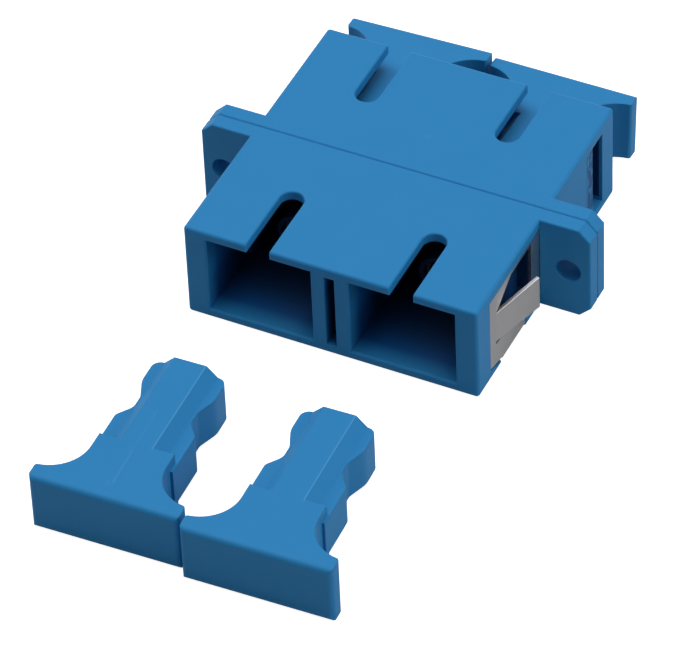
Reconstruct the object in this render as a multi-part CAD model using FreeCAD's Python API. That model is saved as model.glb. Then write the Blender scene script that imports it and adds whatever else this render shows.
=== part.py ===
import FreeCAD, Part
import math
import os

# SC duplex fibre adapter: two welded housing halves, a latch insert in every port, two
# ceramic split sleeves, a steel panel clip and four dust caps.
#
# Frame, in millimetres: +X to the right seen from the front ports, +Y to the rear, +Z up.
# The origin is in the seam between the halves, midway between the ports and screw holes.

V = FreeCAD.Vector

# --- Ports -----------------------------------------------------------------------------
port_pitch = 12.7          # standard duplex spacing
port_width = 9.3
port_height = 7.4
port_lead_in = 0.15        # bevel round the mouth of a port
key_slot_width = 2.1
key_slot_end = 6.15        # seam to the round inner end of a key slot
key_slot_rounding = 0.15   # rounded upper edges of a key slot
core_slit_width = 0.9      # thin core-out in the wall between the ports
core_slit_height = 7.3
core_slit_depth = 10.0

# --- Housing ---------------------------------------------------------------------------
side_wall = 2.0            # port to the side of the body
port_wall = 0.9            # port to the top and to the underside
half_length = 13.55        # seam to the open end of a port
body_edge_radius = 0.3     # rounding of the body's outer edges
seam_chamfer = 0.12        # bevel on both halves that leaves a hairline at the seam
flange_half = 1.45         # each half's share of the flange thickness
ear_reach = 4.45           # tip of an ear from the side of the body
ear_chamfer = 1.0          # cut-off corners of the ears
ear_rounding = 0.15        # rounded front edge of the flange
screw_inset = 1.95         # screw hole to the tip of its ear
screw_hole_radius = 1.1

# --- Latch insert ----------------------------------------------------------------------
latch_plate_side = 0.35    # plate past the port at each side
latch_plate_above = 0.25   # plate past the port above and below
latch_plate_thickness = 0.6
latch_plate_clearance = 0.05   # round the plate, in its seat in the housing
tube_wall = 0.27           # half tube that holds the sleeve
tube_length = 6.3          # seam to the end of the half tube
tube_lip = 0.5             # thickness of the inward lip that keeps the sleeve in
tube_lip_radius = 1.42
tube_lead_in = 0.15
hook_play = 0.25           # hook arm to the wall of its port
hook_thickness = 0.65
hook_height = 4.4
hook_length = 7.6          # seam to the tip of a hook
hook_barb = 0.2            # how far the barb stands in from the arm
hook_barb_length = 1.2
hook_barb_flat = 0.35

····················

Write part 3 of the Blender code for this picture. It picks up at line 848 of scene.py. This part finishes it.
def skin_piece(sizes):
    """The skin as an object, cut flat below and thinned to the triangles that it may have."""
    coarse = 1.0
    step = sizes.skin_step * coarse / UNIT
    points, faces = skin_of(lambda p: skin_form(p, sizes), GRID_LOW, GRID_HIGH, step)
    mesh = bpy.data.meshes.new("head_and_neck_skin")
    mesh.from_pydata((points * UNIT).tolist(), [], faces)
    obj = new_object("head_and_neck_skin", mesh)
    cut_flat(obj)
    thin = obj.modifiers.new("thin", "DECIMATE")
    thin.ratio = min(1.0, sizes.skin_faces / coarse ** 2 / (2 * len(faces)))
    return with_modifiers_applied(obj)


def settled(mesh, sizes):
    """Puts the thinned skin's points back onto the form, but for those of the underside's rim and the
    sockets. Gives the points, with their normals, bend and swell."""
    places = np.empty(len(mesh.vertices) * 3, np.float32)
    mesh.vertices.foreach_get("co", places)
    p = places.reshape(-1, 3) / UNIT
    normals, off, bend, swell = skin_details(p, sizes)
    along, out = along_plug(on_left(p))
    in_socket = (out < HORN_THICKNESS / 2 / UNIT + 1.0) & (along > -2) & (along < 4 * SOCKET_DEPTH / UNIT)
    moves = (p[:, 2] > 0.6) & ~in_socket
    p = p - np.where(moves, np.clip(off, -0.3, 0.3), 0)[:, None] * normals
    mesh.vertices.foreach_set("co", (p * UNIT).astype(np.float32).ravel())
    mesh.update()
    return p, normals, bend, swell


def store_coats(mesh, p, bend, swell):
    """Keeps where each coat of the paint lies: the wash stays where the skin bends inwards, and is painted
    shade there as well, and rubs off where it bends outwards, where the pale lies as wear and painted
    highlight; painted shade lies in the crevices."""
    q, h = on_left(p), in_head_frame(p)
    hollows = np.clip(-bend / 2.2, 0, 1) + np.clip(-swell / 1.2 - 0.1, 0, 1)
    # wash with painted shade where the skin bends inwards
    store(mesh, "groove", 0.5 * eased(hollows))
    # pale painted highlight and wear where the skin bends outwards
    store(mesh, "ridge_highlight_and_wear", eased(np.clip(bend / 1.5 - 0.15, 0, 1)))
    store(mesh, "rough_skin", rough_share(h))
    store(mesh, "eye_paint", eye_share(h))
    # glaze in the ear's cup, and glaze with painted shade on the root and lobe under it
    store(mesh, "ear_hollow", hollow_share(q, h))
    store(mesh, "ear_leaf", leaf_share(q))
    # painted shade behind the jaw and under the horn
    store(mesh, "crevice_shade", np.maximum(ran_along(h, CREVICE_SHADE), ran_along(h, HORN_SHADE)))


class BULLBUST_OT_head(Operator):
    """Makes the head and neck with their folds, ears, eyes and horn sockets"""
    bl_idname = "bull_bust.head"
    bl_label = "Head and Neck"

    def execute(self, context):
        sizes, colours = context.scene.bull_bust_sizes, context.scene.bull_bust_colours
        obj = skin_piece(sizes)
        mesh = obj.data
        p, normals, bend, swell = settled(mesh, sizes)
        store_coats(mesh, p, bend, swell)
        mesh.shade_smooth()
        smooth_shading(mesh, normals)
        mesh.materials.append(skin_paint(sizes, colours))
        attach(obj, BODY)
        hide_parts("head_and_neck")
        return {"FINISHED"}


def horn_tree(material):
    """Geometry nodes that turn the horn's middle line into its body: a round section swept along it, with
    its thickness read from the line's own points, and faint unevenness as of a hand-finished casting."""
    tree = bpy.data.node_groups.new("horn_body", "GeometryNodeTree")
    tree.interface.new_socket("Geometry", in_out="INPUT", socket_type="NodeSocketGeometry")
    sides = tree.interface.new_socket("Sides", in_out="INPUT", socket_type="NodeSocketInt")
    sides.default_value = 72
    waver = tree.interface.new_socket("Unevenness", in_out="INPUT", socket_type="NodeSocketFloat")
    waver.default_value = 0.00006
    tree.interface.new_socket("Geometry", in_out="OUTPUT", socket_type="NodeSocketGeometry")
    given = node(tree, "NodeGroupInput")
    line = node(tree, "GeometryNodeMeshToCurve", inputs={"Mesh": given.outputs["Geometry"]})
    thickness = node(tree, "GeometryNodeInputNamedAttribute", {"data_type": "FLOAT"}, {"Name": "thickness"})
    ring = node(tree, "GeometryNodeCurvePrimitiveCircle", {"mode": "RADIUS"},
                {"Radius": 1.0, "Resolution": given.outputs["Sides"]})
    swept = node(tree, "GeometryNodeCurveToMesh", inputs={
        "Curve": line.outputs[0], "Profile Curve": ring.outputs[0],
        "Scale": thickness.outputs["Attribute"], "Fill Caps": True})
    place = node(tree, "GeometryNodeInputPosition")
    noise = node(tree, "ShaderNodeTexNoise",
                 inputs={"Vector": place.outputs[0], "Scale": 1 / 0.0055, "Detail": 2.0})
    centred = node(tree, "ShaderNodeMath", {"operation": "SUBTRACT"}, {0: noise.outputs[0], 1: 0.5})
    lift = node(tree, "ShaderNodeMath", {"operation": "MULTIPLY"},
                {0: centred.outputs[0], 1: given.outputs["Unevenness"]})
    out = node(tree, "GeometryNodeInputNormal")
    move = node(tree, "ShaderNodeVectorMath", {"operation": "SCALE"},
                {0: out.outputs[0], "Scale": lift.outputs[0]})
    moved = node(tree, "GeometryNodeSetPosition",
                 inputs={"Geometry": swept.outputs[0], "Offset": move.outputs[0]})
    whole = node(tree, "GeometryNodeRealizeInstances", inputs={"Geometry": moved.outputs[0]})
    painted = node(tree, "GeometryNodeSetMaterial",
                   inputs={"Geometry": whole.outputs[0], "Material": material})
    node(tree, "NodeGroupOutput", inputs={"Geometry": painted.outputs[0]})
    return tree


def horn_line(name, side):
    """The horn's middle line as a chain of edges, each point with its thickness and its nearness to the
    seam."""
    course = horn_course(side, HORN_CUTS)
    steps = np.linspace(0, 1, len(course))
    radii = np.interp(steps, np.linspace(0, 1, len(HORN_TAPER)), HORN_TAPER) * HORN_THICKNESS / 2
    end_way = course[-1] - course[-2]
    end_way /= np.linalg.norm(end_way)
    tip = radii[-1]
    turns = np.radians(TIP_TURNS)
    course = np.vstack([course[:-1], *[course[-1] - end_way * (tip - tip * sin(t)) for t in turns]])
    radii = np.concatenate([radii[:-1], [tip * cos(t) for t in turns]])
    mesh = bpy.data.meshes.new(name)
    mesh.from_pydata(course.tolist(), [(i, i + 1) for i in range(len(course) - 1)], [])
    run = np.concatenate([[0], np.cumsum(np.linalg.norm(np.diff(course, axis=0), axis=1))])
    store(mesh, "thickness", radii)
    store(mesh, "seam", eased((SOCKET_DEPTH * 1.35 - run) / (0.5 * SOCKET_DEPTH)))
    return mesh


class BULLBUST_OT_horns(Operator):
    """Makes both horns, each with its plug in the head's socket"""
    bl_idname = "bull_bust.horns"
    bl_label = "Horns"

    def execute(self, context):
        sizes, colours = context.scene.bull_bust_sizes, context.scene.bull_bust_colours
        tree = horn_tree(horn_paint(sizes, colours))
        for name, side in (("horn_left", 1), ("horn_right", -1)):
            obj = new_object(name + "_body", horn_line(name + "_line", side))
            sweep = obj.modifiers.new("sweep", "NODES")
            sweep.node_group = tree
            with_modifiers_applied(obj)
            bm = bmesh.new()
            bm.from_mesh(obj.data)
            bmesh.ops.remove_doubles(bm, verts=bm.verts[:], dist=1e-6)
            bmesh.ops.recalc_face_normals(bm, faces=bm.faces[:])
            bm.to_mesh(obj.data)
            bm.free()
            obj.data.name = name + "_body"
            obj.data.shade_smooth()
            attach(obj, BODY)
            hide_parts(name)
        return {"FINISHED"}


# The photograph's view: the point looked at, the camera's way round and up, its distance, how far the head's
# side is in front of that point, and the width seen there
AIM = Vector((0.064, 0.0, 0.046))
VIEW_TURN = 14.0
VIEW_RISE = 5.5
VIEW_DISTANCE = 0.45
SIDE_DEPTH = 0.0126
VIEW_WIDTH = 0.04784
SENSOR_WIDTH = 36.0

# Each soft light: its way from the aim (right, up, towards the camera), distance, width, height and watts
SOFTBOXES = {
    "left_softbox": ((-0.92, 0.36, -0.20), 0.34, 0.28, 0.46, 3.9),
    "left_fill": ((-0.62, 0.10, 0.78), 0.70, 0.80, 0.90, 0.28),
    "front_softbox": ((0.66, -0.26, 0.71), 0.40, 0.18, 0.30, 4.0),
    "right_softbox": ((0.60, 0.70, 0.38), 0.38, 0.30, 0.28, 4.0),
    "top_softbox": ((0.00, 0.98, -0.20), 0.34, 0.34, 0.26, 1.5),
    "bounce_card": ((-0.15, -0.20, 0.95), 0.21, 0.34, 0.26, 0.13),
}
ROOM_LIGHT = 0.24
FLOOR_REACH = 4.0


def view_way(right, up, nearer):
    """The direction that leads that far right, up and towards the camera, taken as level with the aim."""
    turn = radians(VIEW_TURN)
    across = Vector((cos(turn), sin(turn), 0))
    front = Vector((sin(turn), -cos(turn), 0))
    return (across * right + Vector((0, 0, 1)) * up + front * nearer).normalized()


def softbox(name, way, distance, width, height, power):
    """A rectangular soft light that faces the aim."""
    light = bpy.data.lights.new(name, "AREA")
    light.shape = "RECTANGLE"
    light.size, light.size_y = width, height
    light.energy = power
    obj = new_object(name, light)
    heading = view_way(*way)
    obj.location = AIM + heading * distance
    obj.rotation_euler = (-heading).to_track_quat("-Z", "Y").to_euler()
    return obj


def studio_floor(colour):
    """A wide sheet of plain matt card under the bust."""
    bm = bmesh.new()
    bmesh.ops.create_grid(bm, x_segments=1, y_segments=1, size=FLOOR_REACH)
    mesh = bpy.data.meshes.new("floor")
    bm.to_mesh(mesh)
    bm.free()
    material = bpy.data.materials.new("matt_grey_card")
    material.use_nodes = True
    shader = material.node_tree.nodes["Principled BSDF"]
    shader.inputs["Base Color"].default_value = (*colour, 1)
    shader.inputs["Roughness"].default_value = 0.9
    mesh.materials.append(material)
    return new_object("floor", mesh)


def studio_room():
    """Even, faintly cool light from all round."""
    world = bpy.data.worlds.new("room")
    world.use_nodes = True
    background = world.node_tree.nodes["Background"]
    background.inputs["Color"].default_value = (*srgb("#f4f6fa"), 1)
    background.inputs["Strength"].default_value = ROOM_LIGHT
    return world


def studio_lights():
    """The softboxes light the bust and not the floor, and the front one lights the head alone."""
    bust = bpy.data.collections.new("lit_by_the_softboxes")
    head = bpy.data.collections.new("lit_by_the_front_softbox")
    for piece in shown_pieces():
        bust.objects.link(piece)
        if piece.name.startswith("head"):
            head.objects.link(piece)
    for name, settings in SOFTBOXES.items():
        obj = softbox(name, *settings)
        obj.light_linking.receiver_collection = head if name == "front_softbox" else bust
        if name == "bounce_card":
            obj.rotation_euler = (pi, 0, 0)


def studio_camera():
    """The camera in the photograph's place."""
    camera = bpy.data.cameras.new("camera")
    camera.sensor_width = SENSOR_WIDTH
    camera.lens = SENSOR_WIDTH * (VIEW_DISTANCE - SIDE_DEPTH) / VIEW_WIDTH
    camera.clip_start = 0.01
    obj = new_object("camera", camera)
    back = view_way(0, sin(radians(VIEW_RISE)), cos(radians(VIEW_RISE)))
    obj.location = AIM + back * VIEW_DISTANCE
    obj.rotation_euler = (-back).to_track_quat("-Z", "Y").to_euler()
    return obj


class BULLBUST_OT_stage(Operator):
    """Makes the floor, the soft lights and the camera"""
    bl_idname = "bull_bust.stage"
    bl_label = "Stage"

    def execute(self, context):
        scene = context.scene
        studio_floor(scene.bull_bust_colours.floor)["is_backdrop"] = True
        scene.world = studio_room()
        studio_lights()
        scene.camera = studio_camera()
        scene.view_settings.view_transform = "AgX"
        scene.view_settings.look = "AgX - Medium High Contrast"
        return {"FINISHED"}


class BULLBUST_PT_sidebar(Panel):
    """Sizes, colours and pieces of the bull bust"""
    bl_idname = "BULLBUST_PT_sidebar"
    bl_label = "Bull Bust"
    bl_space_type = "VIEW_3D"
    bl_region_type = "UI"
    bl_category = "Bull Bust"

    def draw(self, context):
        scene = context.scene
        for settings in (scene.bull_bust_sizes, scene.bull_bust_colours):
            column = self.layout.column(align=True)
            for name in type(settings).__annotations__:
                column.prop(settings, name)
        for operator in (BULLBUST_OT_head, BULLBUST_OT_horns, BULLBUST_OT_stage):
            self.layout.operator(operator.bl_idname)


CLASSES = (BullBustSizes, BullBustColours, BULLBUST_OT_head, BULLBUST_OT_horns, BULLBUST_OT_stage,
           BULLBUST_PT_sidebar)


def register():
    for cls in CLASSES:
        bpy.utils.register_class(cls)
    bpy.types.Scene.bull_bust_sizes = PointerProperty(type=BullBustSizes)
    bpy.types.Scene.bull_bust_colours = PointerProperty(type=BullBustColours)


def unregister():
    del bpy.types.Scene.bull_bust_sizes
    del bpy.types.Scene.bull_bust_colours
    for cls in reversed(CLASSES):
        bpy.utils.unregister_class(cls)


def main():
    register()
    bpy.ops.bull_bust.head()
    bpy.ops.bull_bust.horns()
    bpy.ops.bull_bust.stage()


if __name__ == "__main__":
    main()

····················

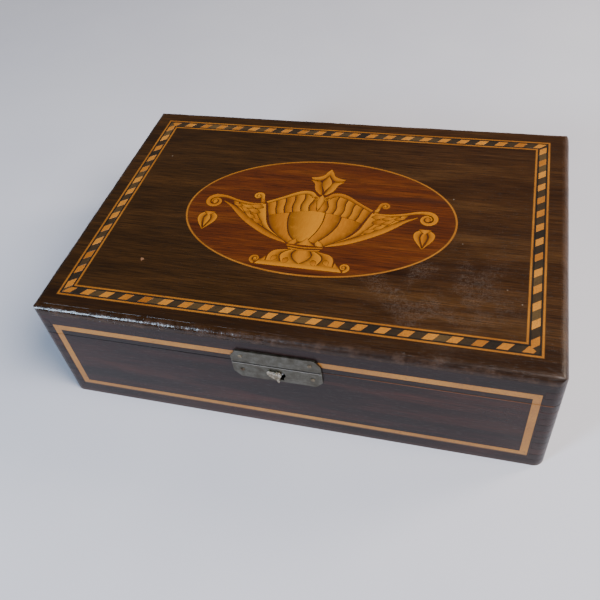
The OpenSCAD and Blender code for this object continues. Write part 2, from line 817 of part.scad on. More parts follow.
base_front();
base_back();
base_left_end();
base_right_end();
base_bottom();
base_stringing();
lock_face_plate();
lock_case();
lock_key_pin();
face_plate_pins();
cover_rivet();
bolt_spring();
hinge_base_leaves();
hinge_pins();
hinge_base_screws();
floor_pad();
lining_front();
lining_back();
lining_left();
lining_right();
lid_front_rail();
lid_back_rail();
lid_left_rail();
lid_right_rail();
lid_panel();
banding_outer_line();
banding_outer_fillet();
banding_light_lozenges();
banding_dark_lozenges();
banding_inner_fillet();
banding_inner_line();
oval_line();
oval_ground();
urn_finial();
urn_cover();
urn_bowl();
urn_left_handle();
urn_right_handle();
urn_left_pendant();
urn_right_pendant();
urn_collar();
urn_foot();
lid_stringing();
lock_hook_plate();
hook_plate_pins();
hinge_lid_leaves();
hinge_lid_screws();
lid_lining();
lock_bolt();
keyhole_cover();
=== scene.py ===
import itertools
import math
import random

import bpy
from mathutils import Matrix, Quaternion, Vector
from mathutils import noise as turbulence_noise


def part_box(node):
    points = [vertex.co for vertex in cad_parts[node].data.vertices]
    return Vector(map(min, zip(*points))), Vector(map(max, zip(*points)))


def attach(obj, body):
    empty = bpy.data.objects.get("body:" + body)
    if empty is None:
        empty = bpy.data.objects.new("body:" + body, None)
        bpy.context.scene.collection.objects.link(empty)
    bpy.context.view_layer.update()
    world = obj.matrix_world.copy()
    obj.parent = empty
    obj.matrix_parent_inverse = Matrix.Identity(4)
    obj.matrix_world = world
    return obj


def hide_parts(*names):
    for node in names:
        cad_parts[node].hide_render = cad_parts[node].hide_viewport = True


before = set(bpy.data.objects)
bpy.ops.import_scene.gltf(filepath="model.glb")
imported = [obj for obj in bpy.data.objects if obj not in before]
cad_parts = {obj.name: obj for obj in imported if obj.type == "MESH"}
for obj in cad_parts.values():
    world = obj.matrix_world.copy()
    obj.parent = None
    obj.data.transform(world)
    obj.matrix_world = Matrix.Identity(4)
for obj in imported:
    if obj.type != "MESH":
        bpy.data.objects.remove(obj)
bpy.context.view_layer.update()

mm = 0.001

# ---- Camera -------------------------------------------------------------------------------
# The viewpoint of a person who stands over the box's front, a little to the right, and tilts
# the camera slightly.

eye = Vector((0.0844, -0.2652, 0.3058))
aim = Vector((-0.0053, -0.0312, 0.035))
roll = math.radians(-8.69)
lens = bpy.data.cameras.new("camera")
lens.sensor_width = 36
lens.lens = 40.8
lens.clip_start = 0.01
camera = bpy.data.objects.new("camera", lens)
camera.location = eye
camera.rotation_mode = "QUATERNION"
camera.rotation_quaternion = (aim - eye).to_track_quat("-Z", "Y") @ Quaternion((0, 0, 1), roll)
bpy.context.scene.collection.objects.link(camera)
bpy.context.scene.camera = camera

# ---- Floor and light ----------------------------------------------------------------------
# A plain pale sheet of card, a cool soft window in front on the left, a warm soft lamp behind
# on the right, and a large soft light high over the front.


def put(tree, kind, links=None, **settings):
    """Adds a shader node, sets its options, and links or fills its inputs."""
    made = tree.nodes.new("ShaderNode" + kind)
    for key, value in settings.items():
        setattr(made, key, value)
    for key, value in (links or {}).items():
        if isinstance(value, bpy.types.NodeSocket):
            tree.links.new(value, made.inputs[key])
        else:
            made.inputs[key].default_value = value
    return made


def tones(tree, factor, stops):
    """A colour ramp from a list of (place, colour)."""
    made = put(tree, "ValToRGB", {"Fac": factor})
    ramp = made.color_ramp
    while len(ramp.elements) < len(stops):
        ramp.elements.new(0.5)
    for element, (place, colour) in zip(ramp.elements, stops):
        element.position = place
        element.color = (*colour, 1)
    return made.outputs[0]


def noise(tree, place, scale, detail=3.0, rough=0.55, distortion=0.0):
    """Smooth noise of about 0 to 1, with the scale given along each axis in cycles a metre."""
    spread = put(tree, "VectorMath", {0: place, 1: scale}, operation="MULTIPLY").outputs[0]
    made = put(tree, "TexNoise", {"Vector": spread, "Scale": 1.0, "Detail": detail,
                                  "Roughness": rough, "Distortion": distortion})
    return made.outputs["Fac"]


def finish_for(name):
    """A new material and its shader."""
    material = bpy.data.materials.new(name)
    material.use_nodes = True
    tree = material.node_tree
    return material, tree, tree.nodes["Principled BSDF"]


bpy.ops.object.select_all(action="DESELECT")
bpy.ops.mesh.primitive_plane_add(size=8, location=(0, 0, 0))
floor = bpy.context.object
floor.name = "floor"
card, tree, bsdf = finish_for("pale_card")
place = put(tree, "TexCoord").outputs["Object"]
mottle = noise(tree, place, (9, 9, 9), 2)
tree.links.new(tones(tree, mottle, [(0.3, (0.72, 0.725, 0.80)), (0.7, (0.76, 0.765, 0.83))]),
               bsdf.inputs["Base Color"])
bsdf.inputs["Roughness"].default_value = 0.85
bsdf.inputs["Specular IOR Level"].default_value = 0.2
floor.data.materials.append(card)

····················

*Exercise directions*: Within the listing above, the range opens at the line with "lining_front();" and closes at the line with "obj.matrix_world = world". Reproduce exactly the lines of that range, including both ends.

*Task answer*:
lining_front();
lining_back();
lining_left();
lining_right();
lid_front_rail();
lid_back_rail();
lid_left_rail();
lid_right_rail();
lid_panel();
banding_outer_line();
banding_outer_fillet();
banding_light_lozenges();
banding_dark_lozenges();
banding_inner_fillet();
banding_inner_line();
oval_line();
oval_ground();
urn_finial();
urn_cover();
urn_bowl();
urn_left_handle();
urn_right_handle();
urn_left_pendant();
urn_right_pendant();
urn_collar();
urn_foot();
lid_stringing();
lock_hook_plate();
hook_plate_pins();
hinge_lid_leaves();
hinge_lid_screws();
lid_lining();
lock_bolt();
keyhole_cover();
=== scene.py ===
import itertools
import math
import random

import bpy
from mathutils import Matrix, Quaternion, Vector
from mathutils import noise as turbulence_noise


def part_box(node):
    points = [vertex.co for vertex in cad_parts[node].data.vertices]
    return Vector(map(min, zip(*points))), Vector(map(max, zip(*points)))


def attach(obj, body):
    empty = bpy.data.objects.get("body:" + body)
    if empty is None:
        empty = bpy.data.objects.new("body:" + body, None)
        bpy.context.scene.collection.objects.link(empty)
    bpy.context.view_layer.update()
    world = obj.matrix_world.copy()
    obj.parent = empty
    obj.matrix_parent_inverse = Matrix.Identity(4)
    obj.matrix_world = world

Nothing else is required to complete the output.